A moins d'avoir une culture "soutenue", on n'imagine pas nécessairement que la vie des artistes dissidents de l'académisme de l'époque fut difficile, et la reconnaissance tardive. Femme, Suzanne Valadon vécut l'ascension par la force innée de sa personnalité, de sa beauté, de sa vitalité, de son talent. Elle vécut la déchéance matérielle par des choix peut être malheureux, mais surtout du fait de sa passion dévorante pour la peinture. Ce roman rend compte de cette vie forte, courageuse et fracturée.

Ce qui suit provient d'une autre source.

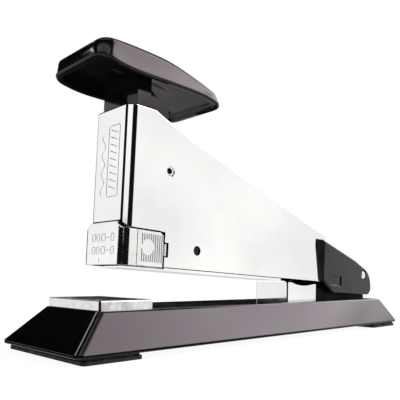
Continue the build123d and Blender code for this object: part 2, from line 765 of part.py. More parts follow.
# Drawer channel that holds the staples. Its floor is two ledges, so that the blade can pass between
# them, and its sides run past the blade to the cap's front.
with BuildPart() as staple_channel:
    with BuildSketch(arm_plan(-0.6)):
        with Locations((shelf_front, 0)):
            Rectangle(magazine_rear - shelf_front, 2 * channel_half_width, align=(Align.MIN, Align.CENTER))
    extrude(amount=0.6)
    with BuildSketch(arm_plan(-0.6)):
        for side_sign in (-1, 1):
            with Locations((cap_front + cap_sheet, side_sign * (channel_half_width + channel_inner) / 2)):
                Rectangle(
                    magazine_rear - cap_front - cap_sheet, channel_half_width - channel_inner,
                    align=(Align.MIN, Align.CENTER),
                )
        with Locations((magazine_rear - 0.3, 0)):
            Rectangle(0.6, 2 * channel_half_width)
    extrude(amount=8.6)
    with BuildSketch(arm_plan(-0.6)):
        with Locations((shelf_front, 0)):
            Rectangle(magazine_rear - 5, 2 * blade_half_width + 0.2, align=(Align.MIN, Align.CENTER))
    extrude(amount=0.6, mode=Mode.SUBTRACT)
staple_channel.part.label = "staple_channel"
export_step(staple_channel.part, "parts/staple_channel.step")

# A stick of glued staples.
with BuildPart() as staple_strip:
    with BuildSketch(arm_section(strip_start)):
        Rectangle(2 * staple_half_width, staple_leg, align=(Align.CENTER, Align.MIN))
        Rectangle(2 * staple_half_width - 1, staple_leg - 0.5, align=(Align.CENTER, Align.MIN),
                  mode=Mode.SUBTRACT)
    extrude(amount=strip_end - strip_start)
staple_strip.part.label = "staple_strip"
export_step(staple_strip.part, "parts/staple_strip.step")

# Follower behind the staples, bored for its spring.
with BuildPart() as pusher:
    with BuildSketch(arm_section(strip_end + 0.2)):
        with Locations((0, 0.15)):
            Rectangle(2 * guide_half_width, 7.0, align=(Align.CENTER, Align.MIN))
    extrude(amount=pusher_end - strip_end - 0.2)
    with BuildSketch(arm_section(pusher_end - 2.5)):
        with Locations((0, spring_w)):
            Circle(2.9)
    extrude(amount=5, mode=Mode.SUBTRACT)
pusher.part.label = "pusher"
export_step(pusher.part, "parts/pusher.step")

# Spring between the pusher's bore and the channel's rear end.
pusher_start = head_corner + rearward * (pusher_end - 2.1) + upward * spring_w
coil(pusher_start, rearward, 2.2, 0.3, magazine_rear + 1.1 - pusher_end, 14, "pusher_spring")

# Spring that holds the arm up, between the housing's floor and the seat's underside.
lift_start = Vector(29.0, 0, base_top + housing_sheet + 0.55)
coil(lift_start, Vector(0, 0, 1), 4.0, 0.5, lift_spring_length, 6, "lift_spring")
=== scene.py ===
"""A desk stapler's looks: materials, detailed pieces, floor, studio and camera round the CAD frame."""
import json
import math

import bmesh
import bpy
from mathutils import Matrix, Vector


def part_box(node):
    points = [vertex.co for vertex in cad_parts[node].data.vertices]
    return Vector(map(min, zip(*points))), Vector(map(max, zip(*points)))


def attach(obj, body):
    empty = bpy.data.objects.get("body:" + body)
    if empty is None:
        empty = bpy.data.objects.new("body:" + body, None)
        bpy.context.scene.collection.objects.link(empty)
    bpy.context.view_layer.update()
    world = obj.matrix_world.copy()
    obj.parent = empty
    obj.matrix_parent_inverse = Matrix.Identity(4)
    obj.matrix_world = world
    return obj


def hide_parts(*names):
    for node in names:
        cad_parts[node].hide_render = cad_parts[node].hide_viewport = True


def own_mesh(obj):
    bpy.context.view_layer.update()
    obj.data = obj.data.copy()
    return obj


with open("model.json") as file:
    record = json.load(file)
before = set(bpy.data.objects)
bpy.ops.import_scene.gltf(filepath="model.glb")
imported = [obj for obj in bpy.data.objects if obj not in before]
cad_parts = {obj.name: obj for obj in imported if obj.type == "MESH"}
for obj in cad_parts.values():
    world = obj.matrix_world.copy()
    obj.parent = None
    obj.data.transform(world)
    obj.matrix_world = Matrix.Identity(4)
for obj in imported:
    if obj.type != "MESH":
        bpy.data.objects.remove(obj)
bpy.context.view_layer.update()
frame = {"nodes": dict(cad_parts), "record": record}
scene = bpy.context.scene
nodes = frame["nodes"]
MM = 0.001

# The arm's own directions: u to the rear along the head's lower edge, w up the head.
ARM_TILT = math.radians(2.6)
REARWARD = Vector((math.cos(ARM_TILT), 0, -math.sin(ARM_TILT)))
UPWARD = Vector((math.sin(ARM_TILT), 0, math.cos(ARM_TILT)))
HEAD_CORNER = Vector((-75.7, 0, 29.1)) * MM
ROOF_SLOPE = 0.2653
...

Fracturée par une maternité vécue avec culpabilité, qui enfanta la célébrité embarrassante de Maurice Utrillo, peintre bien plus renommé qu'elle de son vivant et encore aujourd'hui, mais alcoolique et sans doute bipolaire, ce qu'elle se reprochera jusqu'au dernier jour. L'affranchie de Montmartre eut une vie comme un roman. Jean-Paul Delfino lui rend un hommage aussi peu académique que vibrant d'authenticité.
Une phrase
" Sous l'œil vaguement inquiet du garçon qui observait à la dérobée cette cliente qui parlait seule, elle souffla dans l'air un nouveau nuage de fumée et conclut :
«Peindre... Mais pour peindre, il faut avoir vécu. Il faut que la vie vous ait touchée, il faut avoir aimé. La technique, ce n'est que du jus de chique. Ça n'a pas d'âme. À la portée du premier con venu. Avoir vingt ans sans avoir encore aimé. Quel gâchis!
Moi, j'ai connu des histoires d'amour qui n'ont pas duré plus d'une heure ou deux. Mais pendant une heure ou deux, on s'est plus aimés que des vies entières passées à soi-disant s'aimer. Pauvre petite...»” P 66
L'auteur
Né à Aix-en -Provence en 1964, Jean-Paul Delfino est romancier, scénariste, dialoguiste et auteur de littérature pour la jeunesse. Il a publié une vingtaine de romans d'aventures dont plus de la moitié sont des sagas ou des suites brésiliennes assez appréciées par la grande presse dont : Assassins ! (Prix étoile du Parisien catégorie “meilleur roman” en 2019) ; Les voyages de sable (Prix des Romancières en 2019) ; Guyanes (Prix du livre de Plage en 2023 ; et du tout nouveau Prix Le Mans -Antoine de Saint Exupéry le 2 octobre 2023). Petite bio empruntée à la chronique de Guyanes.
écrite par Jean-Pierre Chamoux !
Pour découvrir, en vrai, un peu de l'univers de Suzanne Valadon, rendez vous au Musée de Montmartre.
, rue Corto à Paris, où elle vécut et peint longtemps, avec son fils Maurice Utrillo.
Les œuvres de Suzanne Valadon sont exposées au Musée d'Art Moderne de Paris (Beaubourg), au Metropolitan Museum of Art de New York, aux Musées de Grenoble et Lyon, dans l'exposition permanente qui lui est dédiée à Bessines sur Gartempe, en Haute Vienne, sa ville natale.